Security is also high on Shaw’s list of concerns, including the cost of providing it and the inconvenience that it will create for host communities.

“We have proof that the bid corporation and VANOC have been lying about the cost of security since 2002,” he said. “We have documents from the RCMP that prove this, because the RCMP doesn’t want to be blamed for what the actual costs will be. The number that has been thrown around is $175 million, which is patently absurd because the costs will be similar to Torino, where it was more like $1.4 billion.”

With the real costs of security factored in, as well as the long term costs associated with the Sea to Sky Highway Project, land deals, SkyTrain expansion, and Vancouver Convention Centre development, 2010 Watch has estimated that the price tag for the Games will be in the neighbourhood of $6 billion, the majority of which will be provided by federal, provincial and local governments.

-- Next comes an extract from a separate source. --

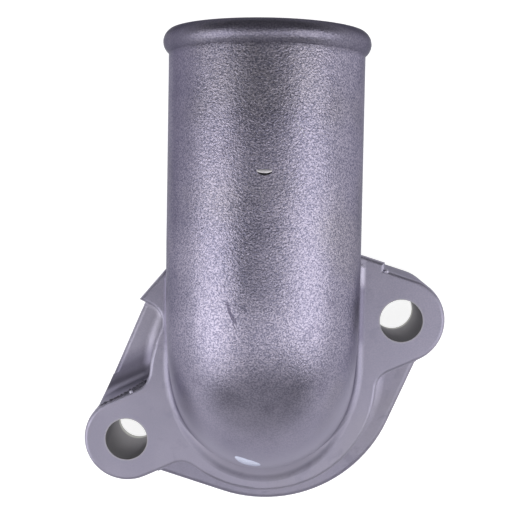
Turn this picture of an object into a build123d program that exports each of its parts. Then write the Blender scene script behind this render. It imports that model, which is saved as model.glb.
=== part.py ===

Which brings Shaw to his final concern about the Games — the lack of transparency and accountability. VANOC is technically a private company, and as a result is not required to open its books during or after the Games. That’s a requirement of the IOC, he says, which doesn’t open its books to anyone or pay any taxes in the jurisdictions it operates.

“There is zero accountability here,” he said. “We’ve never had talks with any level of government about the costs, or been told exactly what the costs were. We will never know where the money went or how the decisions were made, or even who had a hand in making those decisions. VANOC isn’t accountable, the IOC isn’t accountable, and our governments aren’t either. The only people accountable in the end are the taxpayers, who are on the hook for any additional costs.”

Five Ring Circus, by first time filmmaker Conrad Schmidt, covers all of these aspects of the Games and more. Shaw will be in Whistler on Saturday to make his own presentation, answer questions, and to learn more about the impact of the Games on Whistler and other Sea to Sky communities.

The film gets underway at 7:30 p.m. at the Whistler Public Library. Admission is $5 at the door.